> **INFORMATION SUPPLIED**
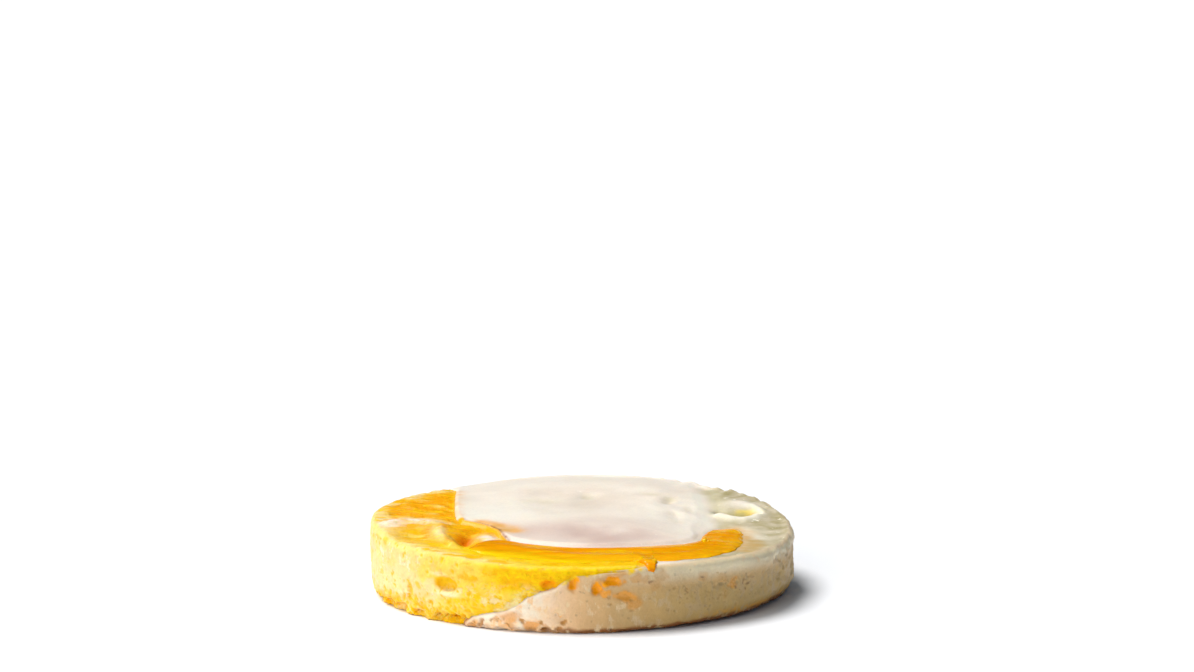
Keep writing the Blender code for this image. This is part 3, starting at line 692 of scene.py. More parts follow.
def grain(skin, rows, masks):
    """Rough relief in millimetres, from its table and the masks that the table names."""
    lift = np.zeros(len(skin.x))
    for where, height, above, waves, shift, octaves, stretch in rows:
        rough = skin.cloud(waves, shift, octaves, stretch)
        if above is not None:
            rough = np.clip(rough - above, 0.0, 1.0)
        lift += height * masks[where] * rough
    return lift


def beside_crease(skin):
    """1 along the crease."""
    return np.clip(3.0 * skin.stroke(CREASE, 1.6), 0.0, 1.0)


def white_relief(skin, sizes, pores):
    """Fine relief of the white, out along the normals, in millimetres."""
    masks = {
        "top": skin.top,
        "wall": skin.wall,
        "dimpled": skin.blob(18.0, 6.0, 7.0, 12.0),
        "right_top": (1 - smoothstep(-0.2, 0.6, skin.in_cap)) * skin.top * skin.sector(-60, 110, 14),
        "right_wall": skin.wall * skin.sector(330, 392, 8),
        "right_middle": skin.wall * skin.sector(300, 372, 10) * hill(skin.rise - 6.5, 5.0),
        "foot": skin.wall * (1 - smoothstep(0.3, 1.8, skin.rise)),
    }
    lift = grain(skin, WHITE_GRAIN, masks)
    for *oval, dip in CAP_DIMPLES:
        lift -= dip * skin.blob(*oval)
    for shape, height in WHITE_RELIEF:
        lift += height * skin.shape(shape)
    lip = hill(skin.from_edge - LIP_PLACE, LIP_HALF_WIDTH) * sizes.lip_height / MM
    lip *= 0.1 + 0.9 * skin.wall * (1 - 0.9 * skin.sector(266, 300, 3))
    dive = hill(skin.from_edge, DIVE_HALF_WIDTH) * sizes.lip_dive / MM
    lift += lip * (1 - skin.stroke(CREASE, 2.0)) - dive
    lift -= CREASE_DEPTH * beside_crease(skin) * hill(skin.from_edge - CREASE_PLACE, 0.4)
    for start, end, soft, place, half_width, uneven, waves, shift in RIM_RIDGES:
        ridge = hill(skin.from_rim - place, half_width) * skin.top * skin.sector(start, end, soft)
        lift += RIDGE_HEIGHT * ridge * (1 + uneven * skin.cloud(waves, shift, 2))
    lift -= FOOT_PULL * (1 - smoothstep(0.0, FOOT_HEIGHT, skin.rise)) * skin.wall * skin.sector(285, 345, 18)
    return lift - (pores + gap_depth(skin, WHITE_GAPS, WHITE_GAP_SEED)) * (1 - skin.base)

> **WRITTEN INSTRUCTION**
Quote verbatim the opening lines of the listing above, ending with the line where "return np.clip(3.0 *" appears; include both endpoints and nothing more.

> **COMPLETED EXERCISE**
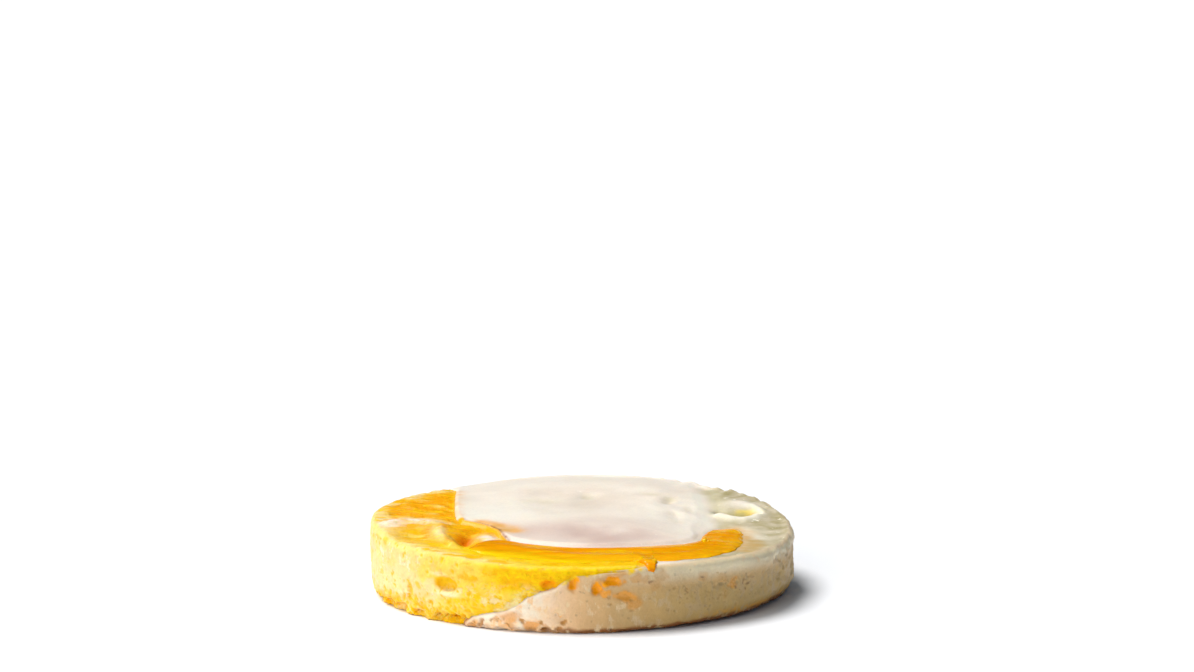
Keep writing the Blender code for this image. This is part 3, starting at line 692 of scene.py. More parts follow.
def grain(skin, rows, masks):
    """Rough relief in millimetres, from its table and the masks that the table names."""
    lift = np.zeros(len(skin.x))
    for where, height, above, waves, shift, octaves, stretch in rows:
        rough = skin.cloud(waves, shift, octaves, stretch)
        if above is not None:
            rough = np.clip(rough - above, 0.0, 1.0)
        lift += height * masks[where] * rough
    return lift


def beside_crease(skin):
    """1 along the crease."""
    return np.clip(3.0 * skin.stroke(CREASE, 1.6), 0.0, 1.0)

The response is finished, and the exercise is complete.